Am nächsten Morgen wachte ich früher auf als Moana. Ich zog mich schnell an und schlich aus dem Zimmer, ohne sie aufzuwecken, ihre Haarlocke steckte in einer kleinen Plastiktüte in meiner Tasche. Nach kurzem Überlegen drehte ich mich wieder um und nahm den Alpha-Zahn vorsichtig aus der Schachtel, in der Hoffnung, dass ich rechtzeitig zu Hause sein würde, um ihn wieder zurückzulegen, bevor sie bemerkte, dass er fehlte.
Ich brauchte weder Moana noch sonst jemanden, der mich fragte, wohin ich ging. Wenn sie herausfanden, dass ich die Mutterhexe aufsuchte, würden sie bald herausfinden, dass ich Moanas Abstammung untersuchte, wenn sie herausfanden, dass ich sowohl den Alpha-Zahn als auch eine Locke von Moanas Haaren genommen hatte. Irgendwann würde die Wahrheit ans Licht kommen, aber vorerst musste ich alles geheim halten. Wenn Moana wirklich der Goldene Wolf war, durfte niemand es wissen, bis sie das Baby bekam; nicht einmal Moana. Ich hatte ein schlechtes Gewissen, es vor ihr zu verbergen, aber es war die einzige Möglichkeit, sie vollständig zu schützen. Wenn sie herausfände, dass sie der Goldene Wolf sei, würde sie sich vielleicht zu früh verwandeln, was dazu führen würde, dass alle möglichen Leute, wie mein Vater, ihre Anwesenheit spüren und versuchen würden, sie zu jagen. Deshalb bin ich an diesem Morgen hinausgeschlichen, bevor jemand anderes aufwachte. Ich durfte nicht gesehen werden.

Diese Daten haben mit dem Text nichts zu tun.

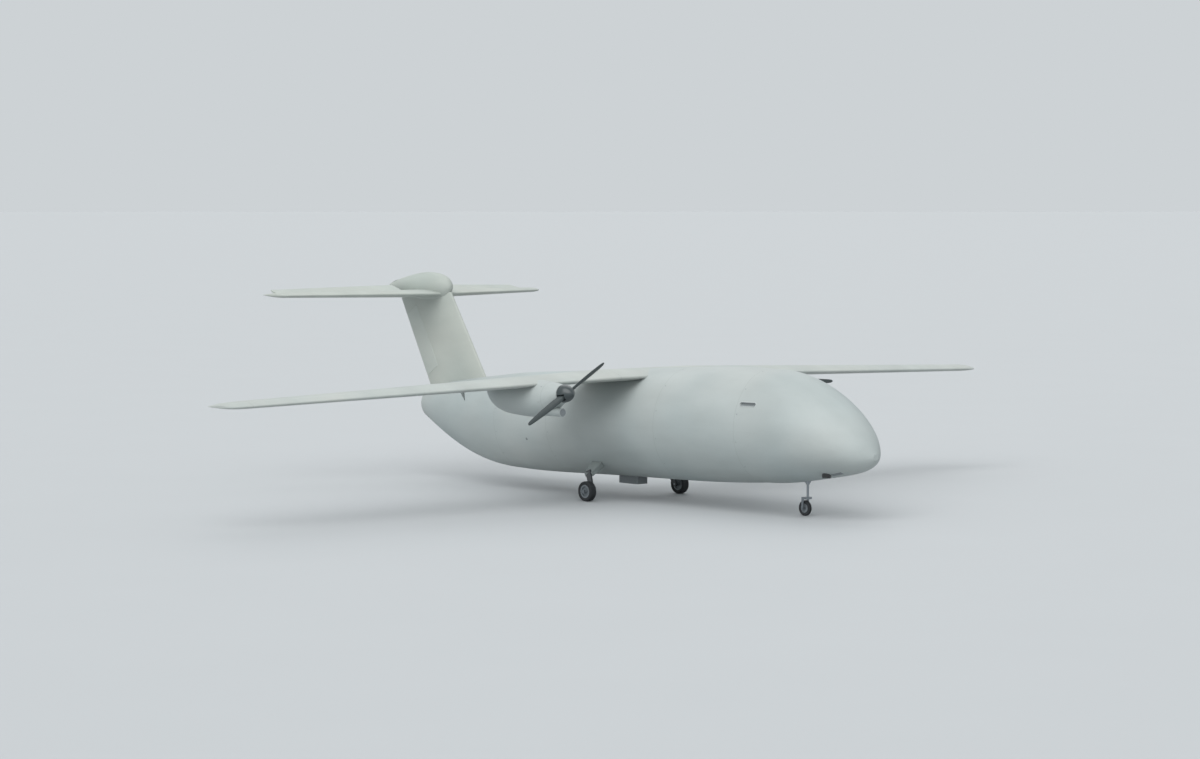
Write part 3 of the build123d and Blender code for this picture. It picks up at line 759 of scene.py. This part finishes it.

Die Mutterhexe lebte direkt im Stadtzentrum. Ihre Dienste waren sehr gefragt und ihr unglaubliches Alter hatte sie zu einer Stütze unserer Gesellschaft werden lassen. Menschen von überall her strömten herbei, um sie zu sehen, und suchten ihre Dienste in Anspruch, von der Segnung ihrer Babys und ihrer Ehen bis hin zur Suche nach verlorenen Angehörigen oder sogar der Kommunikation mit den Toten.